DATA SHOWN:
>>>

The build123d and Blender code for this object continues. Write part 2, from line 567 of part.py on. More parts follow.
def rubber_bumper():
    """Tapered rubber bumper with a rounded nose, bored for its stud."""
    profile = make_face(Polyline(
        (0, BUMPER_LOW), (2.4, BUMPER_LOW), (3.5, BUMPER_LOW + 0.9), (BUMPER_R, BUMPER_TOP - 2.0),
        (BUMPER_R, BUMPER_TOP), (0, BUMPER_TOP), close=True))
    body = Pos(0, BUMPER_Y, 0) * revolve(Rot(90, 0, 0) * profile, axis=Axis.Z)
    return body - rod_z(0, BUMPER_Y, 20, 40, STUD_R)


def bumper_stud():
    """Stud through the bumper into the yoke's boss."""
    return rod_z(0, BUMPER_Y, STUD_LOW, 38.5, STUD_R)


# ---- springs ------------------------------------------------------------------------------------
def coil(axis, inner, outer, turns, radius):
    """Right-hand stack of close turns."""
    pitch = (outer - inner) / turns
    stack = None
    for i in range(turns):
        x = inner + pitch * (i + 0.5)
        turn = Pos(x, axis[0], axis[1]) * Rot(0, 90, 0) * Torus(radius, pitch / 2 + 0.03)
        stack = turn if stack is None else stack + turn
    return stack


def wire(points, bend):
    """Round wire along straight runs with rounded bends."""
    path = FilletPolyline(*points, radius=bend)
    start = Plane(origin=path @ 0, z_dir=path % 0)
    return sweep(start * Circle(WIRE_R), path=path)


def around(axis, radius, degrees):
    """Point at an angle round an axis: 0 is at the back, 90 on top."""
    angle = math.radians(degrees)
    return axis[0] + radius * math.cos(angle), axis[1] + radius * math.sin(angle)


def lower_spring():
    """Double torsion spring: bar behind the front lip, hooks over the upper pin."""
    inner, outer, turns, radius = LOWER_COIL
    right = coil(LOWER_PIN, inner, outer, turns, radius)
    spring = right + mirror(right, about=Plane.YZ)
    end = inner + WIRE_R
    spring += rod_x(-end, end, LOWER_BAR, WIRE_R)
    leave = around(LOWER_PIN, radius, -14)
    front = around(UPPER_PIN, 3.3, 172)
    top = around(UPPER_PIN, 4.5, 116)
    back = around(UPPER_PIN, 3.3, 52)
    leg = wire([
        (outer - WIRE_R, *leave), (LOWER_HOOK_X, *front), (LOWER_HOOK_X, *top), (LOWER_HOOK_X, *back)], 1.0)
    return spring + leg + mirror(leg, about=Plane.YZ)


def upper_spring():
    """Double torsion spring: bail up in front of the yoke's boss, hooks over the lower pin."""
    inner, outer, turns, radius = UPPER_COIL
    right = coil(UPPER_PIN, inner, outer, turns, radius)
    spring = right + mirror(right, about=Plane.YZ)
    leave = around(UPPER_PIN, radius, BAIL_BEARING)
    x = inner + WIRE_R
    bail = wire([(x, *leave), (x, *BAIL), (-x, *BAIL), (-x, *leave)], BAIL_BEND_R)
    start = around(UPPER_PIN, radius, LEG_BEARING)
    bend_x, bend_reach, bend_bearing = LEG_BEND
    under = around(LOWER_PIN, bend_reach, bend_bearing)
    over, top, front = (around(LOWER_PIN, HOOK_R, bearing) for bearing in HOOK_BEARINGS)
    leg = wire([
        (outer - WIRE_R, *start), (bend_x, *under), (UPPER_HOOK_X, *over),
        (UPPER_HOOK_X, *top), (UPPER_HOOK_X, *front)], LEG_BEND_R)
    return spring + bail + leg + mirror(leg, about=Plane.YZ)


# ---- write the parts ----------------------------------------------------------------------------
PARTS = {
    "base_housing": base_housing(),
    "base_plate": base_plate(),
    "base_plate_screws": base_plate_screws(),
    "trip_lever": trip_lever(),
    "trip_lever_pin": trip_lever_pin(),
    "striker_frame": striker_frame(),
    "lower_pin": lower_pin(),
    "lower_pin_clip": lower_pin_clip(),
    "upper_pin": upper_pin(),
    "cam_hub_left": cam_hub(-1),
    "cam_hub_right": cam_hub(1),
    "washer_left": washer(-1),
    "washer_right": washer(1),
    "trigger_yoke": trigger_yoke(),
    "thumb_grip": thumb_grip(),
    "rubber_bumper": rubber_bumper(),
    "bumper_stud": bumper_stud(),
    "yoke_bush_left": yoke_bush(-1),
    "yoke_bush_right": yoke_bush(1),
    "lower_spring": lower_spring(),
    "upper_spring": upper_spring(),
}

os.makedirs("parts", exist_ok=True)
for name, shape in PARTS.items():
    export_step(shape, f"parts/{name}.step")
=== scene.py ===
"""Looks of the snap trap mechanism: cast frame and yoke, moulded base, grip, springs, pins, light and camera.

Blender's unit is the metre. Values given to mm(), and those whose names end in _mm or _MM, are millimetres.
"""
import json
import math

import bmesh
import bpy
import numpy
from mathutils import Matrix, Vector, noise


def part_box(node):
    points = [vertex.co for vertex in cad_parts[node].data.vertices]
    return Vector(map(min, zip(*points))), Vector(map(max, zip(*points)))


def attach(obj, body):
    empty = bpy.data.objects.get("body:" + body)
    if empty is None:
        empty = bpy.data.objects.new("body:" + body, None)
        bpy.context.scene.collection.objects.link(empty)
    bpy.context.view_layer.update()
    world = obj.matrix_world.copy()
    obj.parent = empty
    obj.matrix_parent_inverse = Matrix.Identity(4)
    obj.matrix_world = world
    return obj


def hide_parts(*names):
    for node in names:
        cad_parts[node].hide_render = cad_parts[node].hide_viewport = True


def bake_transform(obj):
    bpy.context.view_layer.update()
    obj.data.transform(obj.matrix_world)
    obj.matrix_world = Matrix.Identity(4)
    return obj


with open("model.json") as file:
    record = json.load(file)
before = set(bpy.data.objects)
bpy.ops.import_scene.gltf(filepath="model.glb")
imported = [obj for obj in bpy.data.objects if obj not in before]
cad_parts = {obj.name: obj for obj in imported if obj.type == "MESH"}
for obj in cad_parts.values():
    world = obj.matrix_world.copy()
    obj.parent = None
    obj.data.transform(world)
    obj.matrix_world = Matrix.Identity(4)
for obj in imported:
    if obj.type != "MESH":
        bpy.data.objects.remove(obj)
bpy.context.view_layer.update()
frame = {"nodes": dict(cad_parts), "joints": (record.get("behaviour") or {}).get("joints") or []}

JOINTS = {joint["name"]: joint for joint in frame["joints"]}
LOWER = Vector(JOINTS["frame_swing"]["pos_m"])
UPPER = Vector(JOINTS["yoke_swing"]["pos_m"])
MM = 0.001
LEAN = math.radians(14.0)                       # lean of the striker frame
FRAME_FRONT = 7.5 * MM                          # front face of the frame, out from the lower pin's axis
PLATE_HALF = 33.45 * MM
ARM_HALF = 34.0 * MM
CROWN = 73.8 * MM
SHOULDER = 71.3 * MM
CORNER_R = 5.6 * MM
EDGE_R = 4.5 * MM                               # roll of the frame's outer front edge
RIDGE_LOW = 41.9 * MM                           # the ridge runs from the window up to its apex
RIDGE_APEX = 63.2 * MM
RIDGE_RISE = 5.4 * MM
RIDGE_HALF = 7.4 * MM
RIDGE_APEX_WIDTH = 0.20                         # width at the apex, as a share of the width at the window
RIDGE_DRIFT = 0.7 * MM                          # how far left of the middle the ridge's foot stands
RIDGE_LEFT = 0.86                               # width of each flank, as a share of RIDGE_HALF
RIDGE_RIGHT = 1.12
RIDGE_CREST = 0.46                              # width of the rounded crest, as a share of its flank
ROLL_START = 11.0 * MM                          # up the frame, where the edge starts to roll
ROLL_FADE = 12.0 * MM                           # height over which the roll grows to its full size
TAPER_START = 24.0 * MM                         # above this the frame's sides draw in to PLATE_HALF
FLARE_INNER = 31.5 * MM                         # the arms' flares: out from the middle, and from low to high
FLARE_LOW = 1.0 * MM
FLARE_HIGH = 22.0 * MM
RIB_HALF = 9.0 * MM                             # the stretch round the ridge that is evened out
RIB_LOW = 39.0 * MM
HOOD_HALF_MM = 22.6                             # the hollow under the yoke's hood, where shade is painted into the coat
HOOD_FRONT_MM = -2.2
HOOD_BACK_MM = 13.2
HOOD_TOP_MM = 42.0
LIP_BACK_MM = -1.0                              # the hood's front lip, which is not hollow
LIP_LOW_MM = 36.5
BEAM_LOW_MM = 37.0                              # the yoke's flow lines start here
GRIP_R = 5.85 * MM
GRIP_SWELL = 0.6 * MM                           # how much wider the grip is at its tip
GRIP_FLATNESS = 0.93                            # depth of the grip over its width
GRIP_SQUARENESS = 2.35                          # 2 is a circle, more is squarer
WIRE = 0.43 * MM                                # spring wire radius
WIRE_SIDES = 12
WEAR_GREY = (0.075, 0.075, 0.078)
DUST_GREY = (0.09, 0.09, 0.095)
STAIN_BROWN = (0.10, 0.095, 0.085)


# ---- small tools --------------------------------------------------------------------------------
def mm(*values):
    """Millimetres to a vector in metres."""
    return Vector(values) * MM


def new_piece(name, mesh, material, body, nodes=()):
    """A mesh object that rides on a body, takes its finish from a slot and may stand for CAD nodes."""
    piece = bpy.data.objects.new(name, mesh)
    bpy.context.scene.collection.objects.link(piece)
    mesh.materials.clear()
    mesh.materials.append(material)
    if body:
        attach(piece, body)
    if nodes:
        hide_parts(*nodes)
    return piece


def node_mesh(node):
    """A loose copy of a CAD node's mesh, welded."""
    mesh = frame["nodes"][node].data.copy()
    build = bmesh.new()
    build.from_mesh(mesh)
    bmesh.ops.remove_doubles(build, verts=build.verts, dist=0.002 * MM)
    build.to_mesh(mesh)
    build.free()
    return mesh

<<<
>>>

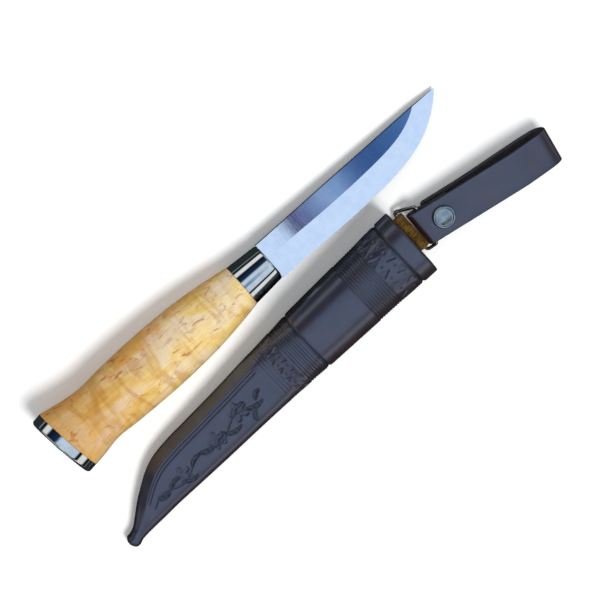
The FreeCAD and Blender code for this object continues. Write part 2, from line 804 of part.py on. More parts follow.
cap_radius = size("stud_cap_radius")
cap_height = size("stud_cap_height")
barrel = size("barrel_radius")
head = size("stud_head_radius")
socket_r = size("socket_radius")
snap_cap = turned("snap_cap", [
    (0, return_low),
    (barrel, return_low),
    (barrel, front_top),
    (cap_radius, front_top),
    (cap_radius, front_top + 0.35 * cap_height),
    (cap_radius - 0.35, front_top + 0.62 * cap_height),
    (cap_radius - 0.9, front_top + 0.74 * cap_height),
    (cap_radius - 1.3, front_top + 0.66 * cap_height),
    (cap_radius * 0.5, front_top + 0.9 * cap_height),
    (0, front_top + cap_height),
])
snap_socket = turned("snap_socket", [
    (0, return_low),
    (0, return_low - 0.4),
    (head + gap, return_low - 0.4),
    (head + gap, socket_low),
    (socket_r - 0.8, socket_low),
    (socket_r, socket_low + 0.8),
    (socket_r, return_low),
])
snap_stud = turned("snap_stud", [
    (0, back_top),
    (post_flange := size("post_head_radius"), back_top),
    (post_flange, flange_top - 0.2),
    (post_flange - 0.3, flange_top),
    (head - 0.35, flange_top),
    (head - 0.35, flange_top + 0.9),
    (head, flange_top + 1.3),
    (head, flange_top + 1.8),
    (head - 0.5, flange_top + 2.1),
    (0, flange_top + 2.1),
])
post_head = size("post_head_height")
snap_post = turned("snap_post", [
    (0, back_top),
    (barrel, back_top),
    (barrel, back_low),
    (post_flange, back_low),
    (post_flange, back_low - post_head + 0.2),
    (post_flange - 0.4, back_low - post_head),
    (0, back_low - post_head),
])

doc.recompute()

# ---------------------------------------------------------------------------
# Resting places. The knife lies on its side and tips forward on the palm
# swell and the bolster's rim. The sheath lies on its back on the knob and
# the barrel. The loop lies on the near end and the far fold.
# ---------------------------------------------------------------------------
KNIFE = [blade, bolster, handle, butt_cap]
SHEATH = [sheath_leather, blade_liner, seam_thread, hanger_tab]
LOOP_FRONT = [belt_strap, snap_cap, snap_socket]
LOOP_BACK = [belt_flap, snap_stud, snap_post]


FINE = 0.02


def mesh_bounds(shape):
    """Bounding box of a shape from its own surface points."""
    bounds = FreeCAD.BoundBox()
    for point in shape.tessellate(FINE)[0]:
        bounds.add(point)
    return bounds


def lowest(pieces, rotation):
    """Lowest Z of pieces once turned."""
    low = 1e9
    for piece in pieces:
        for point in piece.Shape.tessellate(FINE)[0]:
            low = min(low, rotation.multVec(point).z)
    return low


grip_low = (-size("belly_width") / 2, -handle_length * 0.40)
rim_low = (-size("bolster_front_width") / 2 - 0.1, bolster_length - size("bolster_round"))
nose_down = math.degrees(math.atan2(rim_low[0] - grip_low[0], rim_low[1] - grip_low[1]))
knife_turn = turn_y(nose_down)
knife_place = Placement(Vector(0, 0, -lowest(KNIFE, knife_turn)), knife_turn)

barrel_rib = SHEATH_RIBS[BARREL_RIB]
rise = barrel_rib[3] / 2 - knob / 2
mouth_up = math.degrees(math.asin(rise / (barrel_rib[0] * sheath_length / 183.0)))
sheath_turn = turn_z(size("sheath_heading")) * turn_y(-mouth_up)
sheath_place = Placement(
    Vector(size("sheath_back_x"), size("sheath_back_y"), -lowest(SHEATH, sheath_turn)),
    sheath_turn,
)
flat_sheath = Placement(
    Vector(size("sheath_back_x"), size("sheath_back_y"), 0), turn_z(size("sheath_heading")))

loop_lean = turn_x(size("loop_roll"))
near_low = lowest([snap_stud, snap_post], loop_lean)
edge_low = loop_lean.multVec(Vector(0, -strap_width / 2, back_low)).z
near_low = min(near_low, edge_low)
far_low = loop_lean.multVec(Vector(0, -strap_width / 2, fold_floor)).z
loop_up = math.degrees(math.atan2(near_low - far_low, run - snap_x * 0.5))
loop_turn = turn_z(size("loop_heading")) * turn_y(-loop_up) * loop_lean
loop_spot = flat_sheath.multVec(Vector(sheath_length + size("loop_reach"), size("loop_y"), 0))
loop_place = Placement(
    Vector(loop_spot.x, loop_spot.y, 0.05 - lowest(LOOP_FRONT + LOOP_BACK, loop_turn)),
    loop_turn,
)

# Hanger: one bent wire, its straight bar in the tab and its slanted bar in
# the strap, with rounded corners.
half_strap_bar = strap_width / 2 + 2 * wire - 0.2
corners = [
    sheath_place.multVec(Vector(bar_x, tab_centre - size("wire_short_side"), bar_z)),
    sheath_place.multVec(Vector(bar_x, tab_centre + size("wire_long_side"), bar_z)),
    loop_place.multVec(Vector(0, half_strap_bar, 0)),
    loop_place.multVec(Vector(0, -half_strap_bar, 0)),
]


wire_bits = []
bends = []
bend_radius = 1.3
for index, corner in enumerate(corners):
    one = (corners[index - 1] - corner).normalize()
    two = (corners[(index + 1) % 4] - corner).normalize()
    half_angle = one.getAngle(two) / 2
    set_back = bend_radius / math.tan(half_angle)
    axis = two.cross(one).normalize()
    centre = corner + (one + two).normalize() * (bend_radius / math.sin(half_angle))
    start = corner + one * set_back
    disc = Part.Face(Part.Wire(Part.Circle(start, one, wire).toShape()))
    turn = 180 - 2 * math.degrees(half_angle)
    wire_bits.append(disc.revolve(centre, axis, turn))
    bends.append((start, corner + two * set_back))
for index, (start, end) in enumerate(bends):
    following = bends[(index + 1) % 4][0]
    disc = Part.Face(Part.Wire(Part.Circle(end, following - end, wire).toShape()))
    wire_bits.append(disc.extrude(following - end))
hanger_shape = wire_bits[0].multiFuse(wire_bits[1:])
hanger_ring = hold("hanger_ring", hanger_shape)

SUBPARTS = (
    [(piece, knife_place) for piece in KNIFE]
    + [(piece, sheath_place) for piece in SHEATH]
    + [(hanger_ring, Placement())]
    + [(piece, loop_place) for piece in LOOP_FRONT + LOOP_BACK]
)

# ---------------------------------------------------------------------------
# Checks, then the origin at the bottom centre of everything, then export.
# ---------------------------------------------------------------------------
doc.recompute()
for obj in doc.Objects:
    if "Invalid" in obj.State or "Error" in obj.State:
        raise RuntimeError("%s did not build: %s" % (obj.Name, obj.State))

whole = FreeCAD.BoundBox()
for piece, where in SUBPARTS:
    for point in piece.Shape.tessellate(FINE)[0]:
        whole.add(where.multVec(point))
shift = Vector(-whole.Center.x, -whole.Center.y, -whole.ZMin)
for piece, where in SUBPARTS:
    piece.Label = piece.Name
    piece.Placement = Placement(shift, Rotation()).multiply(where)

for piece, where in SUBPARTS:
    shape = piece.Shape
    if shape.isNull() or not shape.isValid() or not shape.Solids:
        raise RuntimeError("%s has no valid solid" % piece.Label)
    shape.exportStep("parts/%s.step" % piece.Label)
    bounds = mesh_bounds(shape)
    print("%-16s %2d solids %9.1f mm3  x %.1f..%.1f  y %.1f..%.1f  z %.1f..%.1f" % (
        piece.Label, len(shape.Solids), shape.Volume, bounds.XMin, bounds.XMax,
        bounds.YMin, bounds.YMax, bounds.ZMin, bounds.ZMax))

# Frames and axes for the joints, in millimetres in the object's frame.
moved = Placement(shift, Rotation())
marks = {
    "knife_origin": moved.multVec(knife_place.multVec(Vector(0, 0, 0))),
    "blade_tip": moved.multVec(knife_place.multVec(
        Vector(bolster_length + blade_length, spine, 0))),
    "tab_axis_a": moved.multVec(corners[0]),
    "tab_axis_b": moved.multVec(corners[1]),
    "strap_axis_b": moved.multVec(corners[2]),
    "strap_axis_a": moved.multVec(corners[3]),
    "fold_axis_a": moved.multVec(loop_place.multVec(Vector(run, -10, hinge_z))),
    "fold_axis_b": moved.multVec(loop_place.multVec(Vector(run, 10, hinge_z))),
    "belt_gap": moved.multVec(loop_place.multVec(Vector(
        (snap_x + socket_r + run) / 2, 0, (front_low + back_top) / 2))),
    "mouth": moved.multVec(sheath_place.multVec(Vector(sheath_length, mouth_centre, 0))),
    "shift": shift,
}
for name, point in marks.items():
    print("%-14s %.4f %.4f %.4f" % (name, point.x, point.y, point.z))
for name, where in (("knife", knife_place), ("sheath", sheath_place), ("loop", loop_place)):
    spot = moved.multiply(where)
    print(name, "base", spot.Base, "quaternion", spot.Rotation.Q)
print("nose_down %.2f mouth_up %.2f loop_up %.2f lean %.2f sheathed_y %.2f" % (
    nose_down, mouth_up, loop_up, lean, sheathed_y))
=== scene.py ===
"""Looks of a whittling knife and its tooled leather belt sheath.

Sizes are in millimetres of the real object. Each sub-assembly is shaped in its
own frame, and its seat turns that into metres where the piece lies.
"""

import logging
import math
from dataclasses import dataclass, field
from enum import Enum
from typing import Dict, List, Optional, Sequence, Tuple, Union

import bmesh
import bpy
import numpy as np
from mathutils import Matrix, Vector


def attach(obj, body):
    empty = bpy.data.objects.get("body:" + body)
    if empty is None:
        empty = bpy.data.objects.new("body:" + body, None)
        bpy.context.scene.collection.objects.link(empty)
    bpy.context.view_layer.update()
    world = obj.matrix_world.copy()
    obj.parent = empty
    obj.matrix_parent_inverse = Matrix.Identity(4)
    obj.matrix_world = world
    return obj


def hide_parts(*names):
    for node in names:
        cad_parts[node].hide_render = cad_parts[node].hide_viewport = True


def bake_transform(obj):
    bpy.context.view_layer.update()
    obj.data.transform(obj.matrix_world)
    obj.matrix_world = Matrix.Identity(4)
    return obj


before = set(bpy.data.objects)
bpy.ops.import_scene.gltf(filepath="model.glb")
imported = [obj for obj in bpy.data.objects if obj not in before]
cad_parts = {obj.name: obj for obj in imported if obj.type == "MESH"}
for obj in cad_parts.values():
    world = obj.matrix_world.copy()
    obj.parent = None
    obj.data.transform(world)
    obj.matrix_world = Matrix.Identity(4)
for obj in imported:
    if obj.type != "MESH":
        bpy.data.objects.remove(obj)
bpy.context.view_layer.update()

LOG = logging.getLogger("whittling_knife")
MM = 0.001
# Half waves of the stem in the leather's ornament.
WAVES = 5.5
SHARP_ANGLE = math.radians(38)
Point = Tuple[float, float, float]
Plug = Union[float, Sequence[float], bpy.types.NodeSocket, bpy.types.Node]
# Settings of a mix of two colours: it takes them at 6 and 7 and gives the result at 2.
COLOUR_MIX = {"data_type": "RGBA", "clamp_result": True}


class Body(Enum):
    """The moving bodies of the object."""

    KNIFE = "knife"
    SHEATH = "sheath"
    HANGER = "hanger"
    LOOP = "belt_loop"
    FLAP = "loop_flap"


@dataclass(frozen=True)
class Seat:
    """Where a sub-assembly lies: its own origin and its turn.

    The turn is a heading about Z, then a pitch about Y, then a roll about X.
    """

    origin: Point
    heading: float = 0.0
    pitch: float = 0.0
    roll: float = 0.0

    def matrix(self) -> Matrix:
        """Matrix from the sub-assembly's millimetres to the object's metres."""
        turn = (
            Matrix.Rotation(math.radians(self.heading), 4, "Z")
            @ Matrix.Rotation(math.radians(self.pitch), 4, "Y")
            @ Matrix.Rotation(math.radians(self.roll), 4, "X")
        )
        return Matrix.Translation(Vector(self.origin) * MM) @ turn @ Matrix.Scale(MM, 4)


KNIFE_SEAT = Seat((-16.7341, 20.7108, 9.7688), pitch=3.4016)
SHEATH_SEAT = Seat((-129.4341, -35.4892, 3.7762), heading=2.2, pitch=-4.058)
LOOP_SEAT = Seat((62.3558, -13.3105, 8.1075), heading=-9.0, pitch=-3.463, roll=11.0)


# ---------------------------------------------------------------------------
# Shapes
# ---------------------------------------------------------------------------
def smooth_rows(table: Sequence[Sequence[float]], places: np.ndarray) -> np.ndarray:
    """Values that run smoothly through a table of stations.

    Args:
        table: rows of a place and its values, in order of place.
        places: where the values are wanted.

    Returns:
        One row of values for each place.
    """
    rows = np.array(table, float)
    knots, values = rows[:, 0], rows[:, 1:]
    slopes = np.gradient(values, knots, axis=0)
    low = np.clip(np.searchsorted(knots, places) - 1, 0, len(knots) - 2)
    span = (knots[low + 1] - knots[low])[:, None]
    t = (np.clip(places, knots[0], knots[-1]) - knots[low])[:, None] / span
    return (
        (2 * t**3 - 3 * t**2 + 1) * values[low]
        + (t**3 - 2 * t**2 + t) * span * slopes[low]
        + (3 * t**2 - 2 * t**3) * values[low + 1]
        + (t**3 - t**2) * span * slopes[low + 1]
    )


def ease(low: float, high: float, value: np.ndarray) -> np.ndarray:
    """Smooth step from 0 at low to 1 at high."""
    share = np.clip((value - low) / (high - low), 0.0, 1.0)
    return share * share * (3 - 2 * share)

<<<

WRITTEN TASK: Output, from the data above, the lines from the line with "The build123d and" to the line with "return rod_z(0, BUMPER_Y, STUD_LOW, 38.5, STUD_R)" exactly as they stand, both ends included and nothing else.

SOLUTION TO THIS EXERCISE:
The build123d and Blender code for this object continues. Write part 2, from line 567 of part.py on. More parts follow.
def rubber_bumper():
    """Tapered rubber bumper with a rounded nose, bored for its stud."""
    profile = make_face(Polyline(
        (0, BUMPER_LOW), (2.4, BUMPER_LOW), (3.5, BUMPER_LOW + 0.9), (BUMPER_R, BUMPER_TOP - 2.0),
        (BUMPER_R, BUMPER_TOP), (0, BUMPER_TOP), close=True))
    body = Pos(0, BUMPER_Y, 0) * revolve(Rot(90, 0, 0) * profile, axis=Axis.Z)
    return body - rod_z(0, BUMPER_Y, 20, 40, STUD_R)


def bumper_stud():
    """Stud through the bumper into the yoke's boss."""
    return rod_z(0, BUMPER_Y, STUD_LOW, 38.5, STUD_R)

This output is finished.